Cet après-midi, le député reprend la parole sur deux sujets dans l'hémicycle : l'autoconsommation et la production d'électricité d'origine renouvelable, et le potentiel fiscal des communautés d'agglomération. D'un côté, Elodie Jauneau reprendra le script et la vidéo de l'intervention de Romain Colas pour la mettre en ligne sur son site et sur Dailymotion. De l'autre, Thomas Borel fera le compte-rendu de la seconde intervention pour un envoi au président du Grand Paris sud et aux maires de la circonscription. "C'est de la diffusion d'informations qui peut leur être utile."

17h20 : "Des fois ça marche. Je ne te promets rien"

C'est la première fois - et la seule de la journée - que la porte d'entrée de la permanence s'ouvre. L'homme, que connaît la collaboratrice, vient pour deux choses : demander de l'aide pour un cousin qui a un visa d'installation mais ne parvient pas à obtenir un rendez-vous à la préfecture pour déposer un dossier de première demande de carte de séjour. "On peut faire un courrier à la préfecture. Des fois ça marche, des fois non. Je ne te promets rien." Il souhaite aussi proposer ses services pour la campagne des législatives à venir. Romain Colas se présente, sous son nom cette fois. "Il partira en campagne tardivement. On est déjà tellement présent qu'on ne peut pas faire grand-chose de plus", explique la collaboratrice parlementaire, qui se voit comme "la porte d'entrée de Romain Colas".

(JDD.fr)

17h45 : "On n'est pas mal, j'ai bien avancé"

La fin de journée se précise. "On n'est pas mal, j'ai bien avancé", dit Elodie Jauneau, qui attend toujours un appel d'un élu de la circonscription sur le dossier des nuisances sonores. Petit tour sur la boîte mail : "Je vais finir ce que j'avais commencé ce matin…" C'est aussi le moment de regarder les différents éléments envoyés par le gouvernement (L'Essentiel et Les questions d'actualité) et le groupe socialiste à l'Assemblée (revue de presse numérique et hebdomadaire). "Ça permet de faire le point sur des actus qui auraient pu légitimement nous échapper." Dans L'Express de la semaine, un dossier est consacré à l'absentéisme des parlementaires. Elodie Jauneau le lit, affligée face au non-investissement de certains qui participe au discrédit de la classe politique : "On n'en peut plus des histoires comme ça…"

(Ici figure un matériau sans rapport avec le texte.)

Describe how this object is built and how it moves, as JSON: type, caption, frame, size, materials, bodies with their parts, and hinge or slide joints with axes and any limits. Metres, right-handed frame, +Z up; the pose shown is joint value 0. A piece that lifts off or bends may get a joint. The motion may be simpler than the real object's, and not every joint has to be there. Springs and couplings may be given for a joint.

18h20 : fermeture de la permanence

Le rideau métallique se ferme. La collaboratrice fait le point sur sa journée : "La moitié de mes journées, c'est ça. En mode course de fond avec des dossiers qui durent." Avant de rentrer chez elle, elle doit encore passer voir une vieille dame qui ne comprend pas la hausse sur sa feuille d'impôts. "C'est très rare, ça a dû m'arriver deux fois de faire ça." Après un mois de janvier chargé, entre les vœux et l'organisation de la primaire de la gauche (elle est aussi conseillère municipale d'opposition à Yerres et secrétaire fédérale), Elodie Jauneau va prendre une semaine de congés : "Je vais redécouvrir mon appartement!"